Unconventional rocks elastic properties profile and geomechanical characterization

Abstract This study investigates the relationship between Young's modulus (static (Es) and dynamic (Ed)) generated from triaxial test and its reduced form (E*) derived from impulse hammer measurements. The sensitivity of E* to sample weight, length, diameter, and lithology were also documented. A total of 100 core plugs covering over 800 ft of Paleozoic tight sands interval and shale reservoirs were analyzed using well-established geochemical and mechanical methods. Strong correlations were observed between the E* and other mechanical properties measured. However, compared to Es and Ed derived from triaxial test, E* from impulse hammer reveals detailed geomechanical heterogeneity and anisotropy.
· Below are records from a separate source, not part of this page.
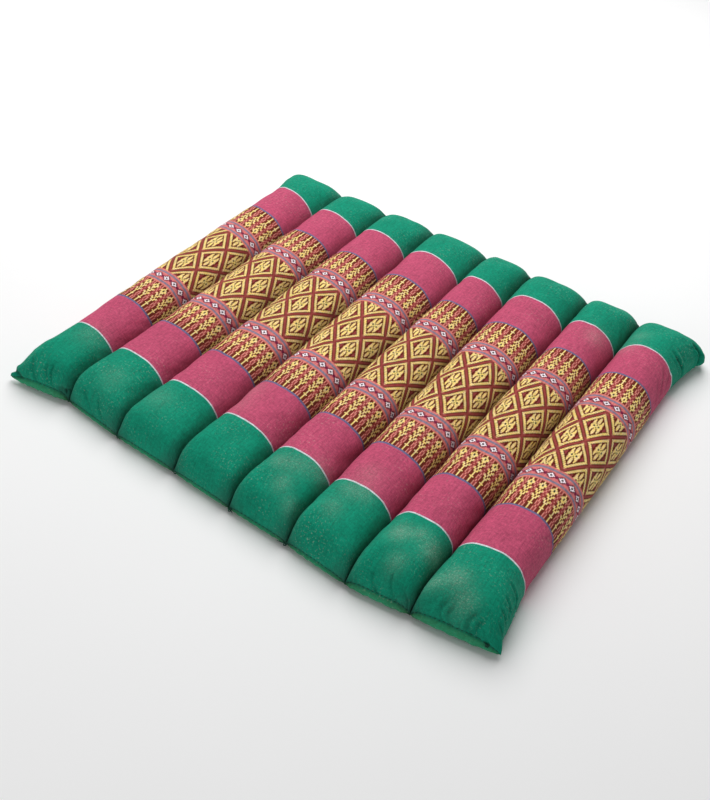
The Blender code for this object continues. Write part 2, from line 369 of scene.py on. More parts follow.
LINT = srgb(222, 224, 206)
CHANNEL_SHADE_GREY = srgb(52, 50, 54)     # painted shade beside a channel
BOUNCE_LIGHT_GREEN = srgb(84, 166, 104)      # painted light of the pale floor on the cloth just below the near seam
THREAD_COLOUR = srgb(16, 58, 48)
THREAD_LIGHT = srgb(40, 92, 74)
FLOOR_WHITES = ((0.91, 0.91, 0.91, 1.0), (0.94, 0.94, 0.94, 1.0))


def linked(name, data):
    """A new object in the scene."""
    made = bpy.data.objects.new(name, data)
    bpy.context.scene.collection.objects.link(made)
    return made


# Form

def smooth(share):
    """Ease from 0 to 1 with a level start and end."""
    share = np.clip(share, 0.0, 1.0)
    return share * share * (3.0 - 2.0 * share)


def mix(first, second, share):
    return first + (second - first) * share


def channel_point(channel, along):
    """Plan position of a sewn line, at shares of its length."""
    near_x, far_x, near_y, far_y = (value * MILLIMETRE for value in CHANNELS[channel][:4])
    even_x = (channel - len(TUBES) / 2) * PITCH
    x = even_x + mix(near_x, far_x, along)
    y = mix(near_y - LENGTH / 2, far_y + LENGTH / 2, along)
    return x, y


def arch(across, along, end_fullness):
    """Height share of the upper section: 1 at the crown, 0 at the channels."""
    inside = smooth(np.minimum(along, 1.0 - along) * LENGTH / END_ZONE)
    fullness = mix(end_fullness, mix(NEAR_FULLNESS, FAR_FULLNESS, along), inside)
    leaned = across + CROWN_LEAN * along * inside * (1.0 - across * across)
    return np.sqrt(np.clip(1.0 - np.abs(leaned) ** fullness, 0.0, 1.0))


def bowl(across):
    """Depth share of the lower section: 1 where it rests, 0 at the channels."""
    side = np.clip((np.abs(across) - RESTING_SHARE) / (1.0 - RESTING_SHARE), 0.0, 1.0)
    return np.sqrt(1.0 - side * side)


def gather_depth(tube, end, across, from_end):
    """Depth of the main gathers at places on a tube's top."""
    depth = np.zeros(np.broadcast(across, from_end).shape)
    for row_across, row_depth, reach in GATHERS.get((tube, end), ()):
        side = (across - row_across) / GATHER_WIDTH
        fade = 1.0 - smooth(from_end / (reach * MILLIMETRE))
        depth = depth + row_depth * MILLIMETRE * np.exp(-side * side) * fade
    return depth


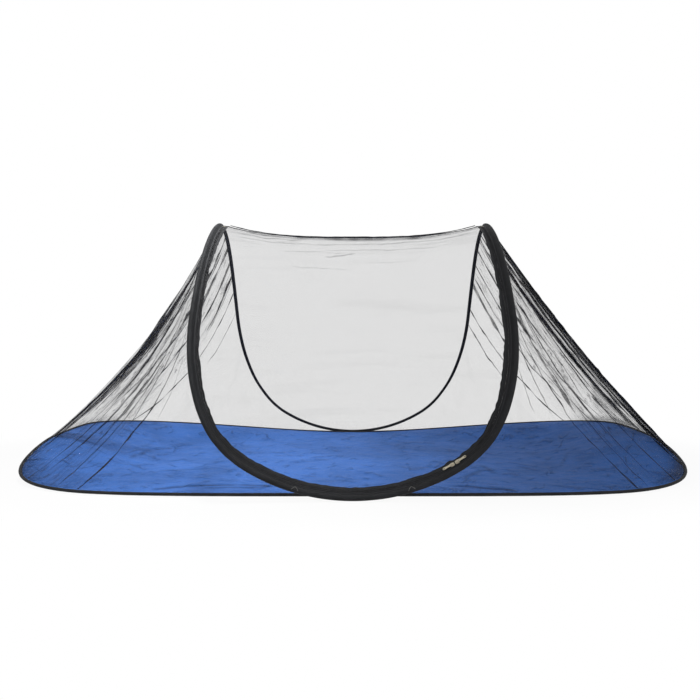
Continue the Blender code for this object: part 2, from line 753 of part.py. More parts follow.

Sample mineralogy and grain size variabilities considerably influence the E*. For a better upscaling of the reservoir model parameters, we generated a continuous geomechanical profile from the laboratory measurements. The results show marked contrasts in rock mechanical facies, consistent with mechanical/energy barrier mechanism. We documented toughness/modulus and interface barriers within the studied Paleozoic tight sands and shale reservoirs. These mechanical facies are important considerations for drilling and stimulation designs. They can cause wellbore instability and behave as barriers to hydraulic fracture height growth. The knowledge of elastic properties of rocks is crucial to geomechanical modeling throughout the life cycle of an asset. As such, the findings of this paper will potentially help to resolve the difficulties that are associated with geomechanical characterization and model calibration of highly laminated unconventional reservoirs using laboratory-generated data. In such vertically discontinuous reservoirs, the relative thickness of intercalated stiff and weak mechanical layers in conjuction with the stress barriers determine how far the hydraulic fracture propagation will grow in height.